-- Begin RECORD EXCERPTS --

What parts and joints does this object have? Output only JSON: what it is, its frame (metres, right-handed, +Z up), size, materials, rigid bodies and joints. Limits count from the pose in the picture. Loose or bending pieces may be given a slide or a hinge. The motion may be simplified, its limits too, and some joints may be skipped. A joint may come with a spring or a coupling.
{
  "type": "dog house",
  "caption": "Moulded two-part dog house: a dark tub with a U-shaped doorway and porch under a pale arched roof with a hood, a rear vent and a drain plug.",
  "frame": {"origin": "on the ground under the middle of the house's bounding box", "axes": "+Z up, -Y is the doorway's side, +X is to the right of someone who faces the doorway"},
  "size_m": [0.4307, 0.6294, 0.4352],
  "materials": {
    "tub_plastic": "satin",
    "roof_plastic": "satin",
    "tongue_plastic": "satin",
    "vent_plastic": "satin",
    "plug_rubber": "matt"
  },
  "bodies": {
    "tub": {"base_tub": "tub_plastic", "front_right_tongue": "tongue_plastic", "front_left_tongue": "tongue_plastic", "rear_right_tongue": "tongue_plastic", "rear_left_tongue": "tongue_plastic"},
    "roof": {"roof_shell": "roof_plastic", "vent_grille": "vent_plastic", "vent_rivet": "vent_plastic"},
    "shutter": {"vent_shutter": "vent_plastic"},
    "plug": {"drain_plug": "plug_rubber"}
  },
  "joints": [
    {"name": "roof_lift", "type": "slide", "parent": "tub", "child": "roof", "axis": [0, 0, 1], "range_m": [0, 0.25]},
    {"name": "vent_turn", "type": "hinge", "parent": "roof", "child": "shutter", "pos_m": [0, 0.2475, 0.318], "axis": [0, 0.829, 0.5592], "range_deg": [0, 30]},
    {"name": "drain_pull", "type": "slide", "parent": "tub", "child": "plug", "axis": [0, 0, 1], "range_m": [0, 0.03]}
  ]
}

-- End RECORD EXCERPTS --
-- Begin RECORD EXCERPTS --

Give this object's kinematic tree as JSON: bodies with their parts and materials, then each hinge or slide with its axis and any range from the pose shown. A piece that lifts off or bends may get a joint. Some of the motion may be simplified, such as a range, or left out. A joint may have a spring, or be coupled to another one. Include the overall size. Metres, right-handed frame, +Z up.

-- End RECORD EXCERPTS --

TASK INSTRUCTIONS - Check every line of the records above for the string "this" and say how many contain it, giving the number alone.

FINISHED EXERCISE - 2